[Scripts that build objects]
* Begin *

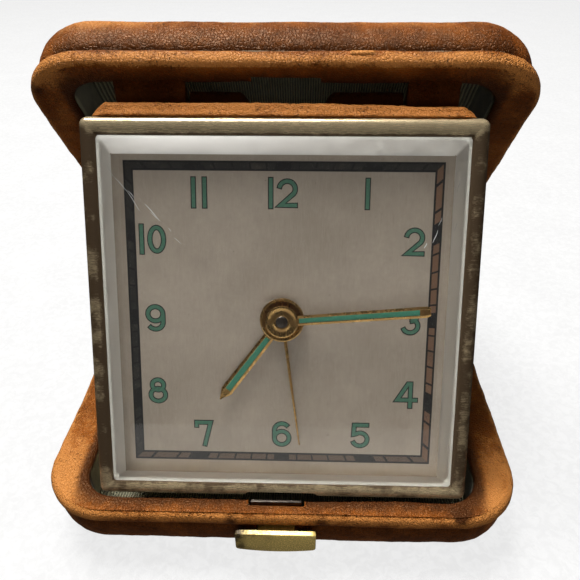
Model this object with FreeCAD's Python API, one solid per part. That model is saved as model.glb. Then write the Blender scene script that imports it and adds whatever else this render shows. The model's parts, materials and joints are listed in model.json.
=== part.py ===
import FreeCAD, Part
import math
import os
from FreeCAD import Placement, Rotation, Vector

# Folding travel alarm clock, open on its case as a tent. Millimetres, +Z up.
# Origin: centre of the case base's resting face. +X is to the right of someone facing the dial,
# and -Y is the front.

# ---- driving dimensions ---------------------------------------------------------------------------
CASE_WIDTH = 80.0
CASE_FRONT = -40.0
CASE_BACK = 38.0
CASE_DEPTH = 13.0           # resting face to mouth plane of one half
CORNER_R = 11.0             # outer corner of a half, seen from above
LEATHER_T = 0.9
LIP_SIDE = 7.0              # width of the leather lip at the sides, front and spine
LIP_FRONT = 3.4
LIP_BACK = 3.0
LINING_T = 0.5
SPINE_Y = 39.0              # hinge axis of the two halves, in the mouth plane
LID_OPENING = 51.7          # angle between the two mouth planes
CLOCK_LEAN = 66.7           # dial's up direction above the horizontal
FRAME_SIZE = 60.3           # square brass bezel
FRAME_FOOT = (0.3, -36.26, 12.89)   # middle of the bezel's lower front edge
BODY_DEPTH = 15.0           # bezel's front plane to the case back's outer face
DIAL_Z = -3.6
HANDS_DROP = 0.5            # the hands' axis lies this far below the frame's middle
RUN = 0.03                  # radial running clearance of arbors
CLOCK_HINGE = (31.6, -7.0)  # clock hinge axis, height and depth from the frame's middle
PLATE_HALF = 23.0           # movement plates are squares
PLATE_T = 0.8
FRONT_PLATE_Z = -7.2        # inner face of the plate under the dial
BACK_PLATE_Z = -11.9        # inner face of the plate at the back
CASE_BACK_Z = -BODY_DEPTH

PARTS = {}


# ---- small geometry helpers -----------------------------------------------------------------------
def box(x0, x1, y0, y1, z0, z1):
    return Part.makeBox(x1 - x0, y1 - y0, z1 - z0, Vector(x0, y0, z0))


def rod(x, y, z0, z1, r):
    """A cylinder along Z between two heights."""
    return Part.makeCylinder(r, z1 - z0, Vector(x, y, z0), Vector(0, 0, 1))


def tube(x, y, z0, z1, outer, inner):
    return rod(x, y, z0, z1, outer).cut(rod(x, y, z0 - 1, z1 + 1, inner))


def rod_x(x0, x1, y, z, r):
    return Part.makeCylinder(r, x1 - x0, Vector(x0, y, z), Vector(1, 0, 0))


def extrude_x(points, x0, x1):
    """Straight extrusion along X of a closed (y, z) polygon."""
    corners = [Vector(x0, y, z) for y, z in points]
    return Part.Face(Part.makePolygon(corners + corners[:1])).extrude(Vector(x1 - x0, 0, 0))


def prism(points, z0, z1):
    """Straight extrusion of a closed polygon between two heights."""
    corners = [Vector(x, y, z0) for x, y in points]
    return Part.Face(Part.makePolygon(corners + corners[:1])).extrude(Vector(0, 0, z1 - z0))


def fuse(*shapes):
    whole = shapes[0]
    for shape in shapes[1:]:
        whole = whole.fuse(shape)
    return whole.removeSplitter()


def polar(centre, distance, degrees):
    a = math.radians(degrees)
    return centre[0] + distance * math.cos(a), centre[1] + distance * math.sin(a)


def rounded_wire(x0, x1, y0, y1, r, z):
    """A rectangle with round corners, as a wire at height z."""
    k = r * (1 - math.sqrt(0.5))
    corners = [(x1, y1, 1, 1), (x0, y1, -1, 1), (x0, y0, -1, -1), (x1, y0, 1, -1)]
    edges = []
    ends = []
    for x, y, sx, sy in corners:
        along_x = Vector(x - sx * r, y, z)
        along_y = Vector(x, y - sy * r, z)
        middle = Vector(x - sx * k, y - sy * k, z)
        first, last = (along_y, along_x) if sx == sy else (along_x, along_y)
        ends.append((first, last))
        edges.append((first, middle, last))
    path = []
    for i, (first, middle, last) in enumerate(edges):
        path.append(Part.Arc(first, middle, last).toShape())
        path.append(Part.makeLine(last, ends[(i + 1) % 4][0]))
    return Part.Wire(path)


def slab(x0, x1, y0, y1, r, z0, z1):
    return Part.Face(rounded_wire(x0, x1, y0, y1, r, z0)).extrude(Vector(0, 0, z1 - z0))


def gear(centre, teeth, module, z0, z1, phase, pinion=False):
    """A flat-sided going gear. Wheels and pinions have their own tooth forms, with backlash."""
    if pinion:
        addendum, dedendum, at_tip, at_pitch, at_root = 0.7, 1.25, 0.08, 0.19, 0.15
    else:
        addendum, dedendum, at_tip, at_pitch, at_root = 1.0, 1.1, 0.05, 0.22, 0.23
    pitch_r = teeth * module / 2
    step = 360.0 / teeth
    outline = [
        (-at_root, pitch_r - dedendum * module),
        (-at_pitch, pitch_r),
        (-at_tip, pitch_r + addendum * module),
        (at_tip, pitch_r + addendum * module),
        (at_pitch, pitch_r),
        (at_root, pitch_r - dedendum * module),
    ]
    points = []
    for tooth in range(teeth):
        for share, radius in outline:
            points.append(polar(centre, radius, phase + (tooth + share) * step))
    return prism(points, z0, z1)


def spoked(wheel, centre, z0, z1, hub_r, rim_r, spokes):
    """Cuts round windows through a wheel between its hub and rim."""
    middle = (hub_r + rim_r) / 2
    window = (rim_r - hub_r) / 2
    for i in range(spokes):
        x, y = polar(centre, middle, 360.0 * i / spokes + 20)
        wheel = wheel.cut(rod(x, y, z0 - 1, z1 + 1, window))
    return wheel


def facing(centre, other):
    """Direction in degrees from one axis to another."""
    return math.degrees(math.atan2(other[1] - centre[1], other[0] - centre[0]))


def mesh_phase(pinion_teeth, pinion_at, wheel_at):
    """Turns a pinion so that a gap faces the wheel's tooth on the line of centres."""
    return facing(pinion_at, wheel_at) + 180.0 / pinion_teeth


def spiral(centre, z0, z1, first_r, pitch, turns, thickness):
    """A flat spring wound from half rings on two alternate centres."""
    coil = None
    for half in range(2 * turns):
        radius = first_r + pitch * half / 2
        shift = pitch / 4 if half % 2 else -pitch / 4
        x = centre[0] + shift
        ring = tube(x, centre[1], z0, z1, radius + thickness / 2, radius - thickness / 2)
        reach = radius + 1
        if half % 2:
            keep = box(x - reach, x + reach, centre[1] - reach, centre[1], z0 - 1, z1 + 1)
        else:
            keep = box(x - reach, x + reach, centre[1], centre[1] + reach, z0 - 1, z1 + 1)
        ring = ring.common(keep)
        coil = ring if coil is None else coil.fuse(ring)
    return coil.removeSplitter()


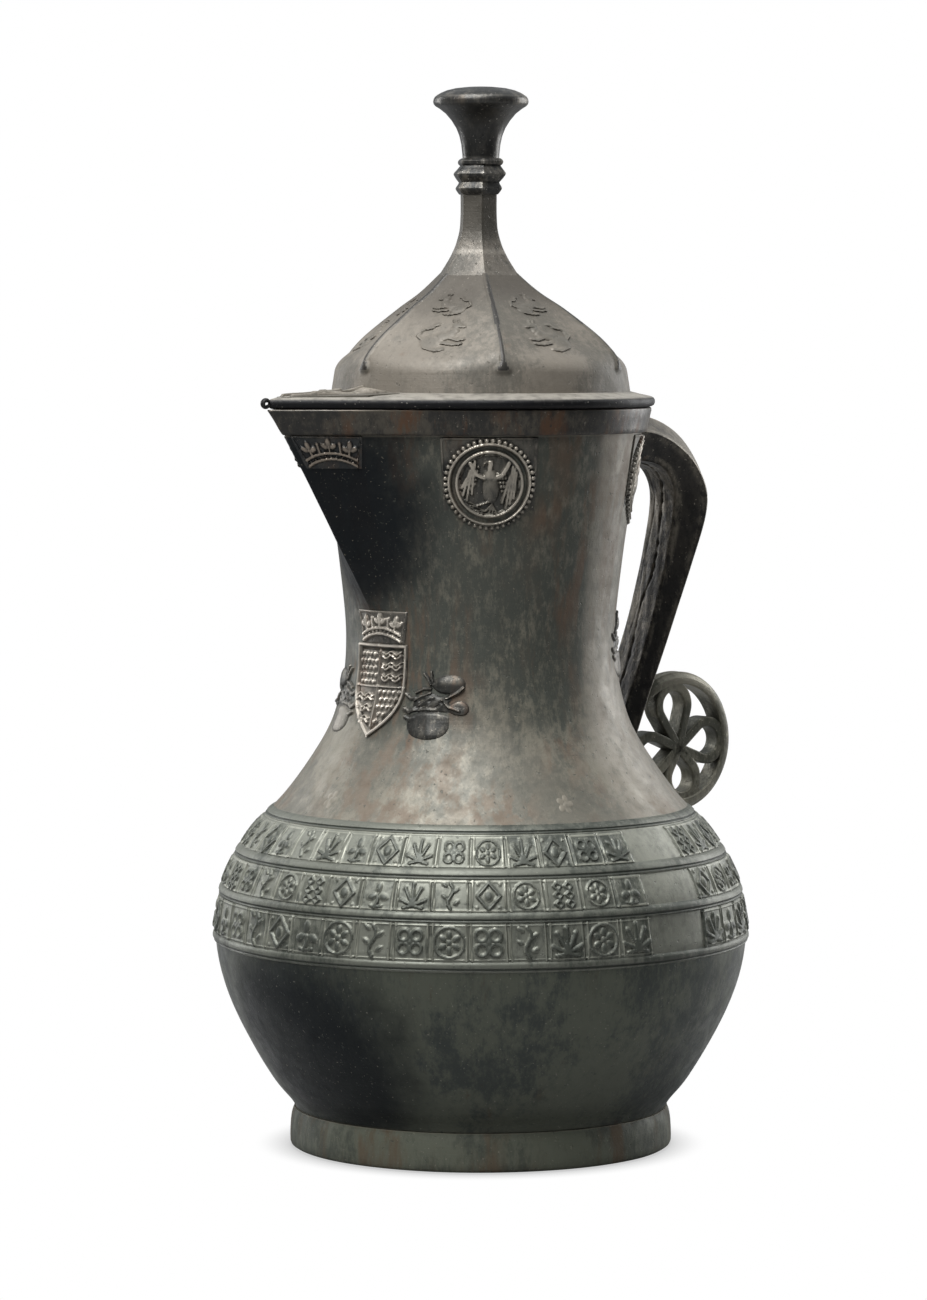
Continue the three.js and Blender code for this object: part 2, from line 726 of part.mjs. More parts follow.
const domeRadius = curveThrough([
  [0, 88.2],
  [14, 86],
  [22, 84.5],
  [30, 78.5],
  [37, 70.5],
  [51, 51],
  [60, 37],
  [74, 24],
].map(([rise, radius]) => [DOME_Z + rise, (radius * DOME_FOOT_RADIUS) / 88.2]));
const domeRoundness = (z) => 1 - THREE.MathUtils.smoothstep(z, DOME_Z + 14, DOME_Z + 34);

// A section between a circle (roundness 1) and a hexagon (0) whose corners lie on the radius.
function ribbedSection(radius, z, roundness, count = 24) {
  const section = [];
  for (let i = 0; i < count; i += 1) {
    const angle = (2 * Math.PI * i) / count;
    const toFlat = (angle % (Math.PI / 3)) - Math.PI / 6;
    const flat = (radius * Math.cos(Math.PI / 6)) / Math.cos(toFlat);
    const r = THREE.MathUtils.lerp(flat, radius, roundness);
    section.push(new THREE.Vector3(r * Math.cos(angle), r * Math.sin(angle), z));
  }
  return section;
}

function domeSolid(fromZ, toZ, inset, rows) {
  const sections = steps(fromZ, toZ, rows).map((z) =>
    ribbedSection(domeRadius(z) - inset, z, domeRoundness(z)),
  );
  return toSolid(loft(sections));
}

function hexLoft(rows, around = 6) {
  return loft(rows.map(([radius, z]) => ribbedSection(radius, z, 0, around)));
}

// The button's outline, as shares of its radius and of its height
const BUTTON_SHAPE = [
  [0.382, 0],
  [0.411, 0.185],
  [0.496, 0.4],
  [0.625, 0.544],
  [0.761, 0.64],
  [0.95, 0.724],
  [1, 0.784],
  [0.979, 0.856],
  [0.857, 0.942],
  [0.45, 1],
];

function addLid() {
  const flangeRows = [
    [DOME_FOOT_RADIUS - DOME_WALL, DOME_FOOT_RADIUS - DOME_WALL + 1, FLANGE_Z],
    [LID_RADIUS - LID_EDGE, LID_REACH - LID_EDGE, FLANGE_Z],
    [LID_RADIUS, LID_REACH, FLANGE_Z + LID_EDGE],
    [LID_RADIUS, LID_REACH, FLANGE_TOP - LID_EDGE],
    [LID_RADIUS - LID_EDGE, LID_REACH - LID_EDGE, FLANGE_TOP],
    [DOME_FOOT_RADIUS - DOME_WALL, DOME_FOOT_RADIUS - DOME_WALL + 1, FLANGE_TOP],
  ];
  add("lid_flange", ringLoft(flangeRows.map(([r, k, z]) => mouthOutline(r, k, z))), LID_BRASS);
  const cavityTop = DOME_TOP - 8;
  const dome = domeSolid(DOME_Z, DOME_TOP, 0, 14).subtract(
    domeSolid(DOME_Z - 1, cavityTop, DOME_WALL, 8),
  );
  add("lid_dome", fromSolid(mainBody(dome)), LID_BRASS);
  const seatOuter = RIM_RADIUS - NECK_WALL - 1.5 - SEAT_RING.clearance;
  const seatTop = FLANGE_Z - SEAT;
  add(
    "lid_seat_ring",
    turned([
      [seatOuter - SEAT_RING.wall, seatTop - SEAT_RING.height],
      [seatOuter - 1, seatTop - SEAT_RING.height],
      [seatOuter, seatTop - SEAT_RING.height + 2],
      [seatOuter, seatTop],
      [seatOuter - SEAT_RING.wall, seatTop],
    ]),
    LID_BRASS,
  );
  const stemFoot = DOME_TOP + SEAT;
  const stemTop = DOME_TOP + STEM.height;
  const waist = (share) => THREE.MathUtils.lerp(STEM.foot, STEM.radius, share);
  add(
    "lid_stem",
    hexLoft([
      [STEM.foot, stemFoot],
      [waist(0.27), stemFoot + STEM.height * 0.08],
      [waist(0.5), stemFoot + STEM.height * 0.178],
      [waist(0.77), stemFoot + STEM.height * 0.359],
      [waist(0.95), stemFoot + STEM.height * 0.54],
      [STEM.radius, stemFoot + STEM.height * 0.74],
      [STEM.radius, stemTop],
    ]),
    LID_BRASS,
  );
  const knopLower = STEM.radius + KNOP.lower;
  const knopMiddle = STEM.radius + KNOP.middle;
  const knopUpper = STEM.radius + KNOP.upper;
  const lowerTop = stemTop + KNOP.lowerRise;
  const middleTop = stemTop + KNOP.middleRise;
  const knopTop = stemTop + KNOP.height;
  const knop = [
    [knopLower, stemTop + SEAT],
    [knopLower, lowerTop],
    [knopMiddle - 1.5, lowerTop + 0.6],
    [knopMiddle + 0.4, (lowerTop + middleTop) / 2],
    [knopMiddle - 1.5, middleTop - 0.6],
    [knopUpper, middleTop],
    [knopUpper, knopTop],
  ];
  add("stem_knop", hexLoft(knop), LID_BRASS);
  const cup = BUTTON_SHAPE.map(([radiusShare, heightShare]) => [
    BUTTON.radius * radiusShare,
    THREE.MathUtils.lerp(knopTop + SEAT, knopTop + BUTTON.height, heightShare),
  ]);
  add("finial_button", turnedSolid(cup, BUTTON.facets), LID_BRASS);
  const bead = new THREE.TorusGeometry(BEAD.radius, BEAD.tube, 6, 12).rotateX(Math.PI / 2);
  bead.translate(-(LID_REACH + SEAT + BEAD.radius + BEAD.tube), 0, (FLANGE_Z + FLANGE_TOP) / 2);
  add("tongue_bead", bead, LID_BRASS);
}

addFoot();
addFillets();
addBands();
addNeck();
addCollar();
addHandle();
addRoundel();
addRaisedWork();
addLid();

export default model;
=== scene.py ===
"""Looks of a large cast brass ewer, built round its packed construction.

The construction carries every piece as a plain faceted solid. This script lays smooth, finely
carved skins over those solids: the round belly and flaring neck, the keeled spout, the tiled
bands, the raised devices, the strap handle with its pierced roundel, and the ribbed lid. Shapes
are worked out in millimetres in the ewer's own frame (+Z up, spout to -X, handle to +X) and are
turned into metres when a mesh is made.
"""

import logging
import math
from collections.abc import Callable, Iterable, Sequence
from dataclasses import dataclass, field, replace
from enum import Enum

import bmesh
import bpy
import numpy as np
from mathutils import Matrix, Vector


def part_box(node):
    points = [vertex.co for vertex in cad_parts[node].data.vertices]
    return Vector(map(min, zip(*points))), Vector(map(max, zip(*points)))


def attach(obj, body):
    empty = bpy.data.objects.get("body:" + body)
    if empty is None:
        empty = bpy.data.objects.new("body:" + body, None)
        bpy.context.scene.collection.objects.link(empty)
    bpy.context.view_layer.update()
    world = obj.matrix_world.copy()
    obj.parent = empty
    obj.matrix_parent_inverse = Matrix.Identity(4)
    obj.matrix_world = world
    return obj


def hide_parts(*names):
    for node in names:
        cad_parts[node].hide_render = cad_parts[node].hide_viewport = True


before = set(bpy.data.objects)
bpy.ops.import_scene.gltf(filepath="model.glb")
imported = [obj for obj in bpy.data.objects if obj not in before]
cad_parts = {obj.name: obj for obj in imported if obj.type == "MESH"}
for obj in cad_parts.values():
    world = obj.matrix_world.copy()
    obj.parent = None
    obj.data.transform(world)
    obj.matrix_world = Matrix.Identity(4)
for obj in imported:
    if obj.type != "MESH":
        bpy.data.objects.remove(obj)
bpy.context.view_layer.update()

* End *

• The task:
Repeat these lines exactly and nothing more: the one containing "const bead = new", the one containing "zip(*points))), Vector(map(max, zip(*points)))", and all the lines between.

• Full solution:
  const bead = new THREE.TorusGeometry(BEAD.radius, BEAD.tube, 6, 12).rotateX(Math.PI / 2);
  bead.translate(-(LID_REACH + SEAT + BEAD.radius + BEAD.tube), 0, (FLANGE_Z + FLANGE_TOP) / 2);
  add("tongue_bead", bead, LID_BRASS);
}

addFoot();
addFillets();
addBands();
addNeck();
addCollar();
addHandle();
addRoundel();
addRaisedWork();
addLid();

export default model;
=== scene.py ===
"""Looks of a large cast brass ewer, built round its packed construction.

The construction carries every piece as a plain faceted solid. This script lays smooth, finely
carved skins over those solids: the round belly and flaring neck, the keeled spout, the tiled
bands, the raised devices, the strap handle with its pierced roundel, and the ribbed lid. Shapes
are worked out in millimetres in the ewer's own frame (+Z up, spout to -X, handle to +X) and are
turned into metres when a mesh is made.
"""

import logging
import math
from collections.abc import Callable, Iterable, Sequence
from dataclasses import dataclass, field, replace
from enum import Enum

import bmesh
import bpy
import numpy as np
from mathutils import Matrix, Vector


def part_box(node):
    points = [vertex.co for vertex in cad_parts[node].data.vertices]
    return Vector(map(min, zip(*points))), Vector(map(max, zip(*points)))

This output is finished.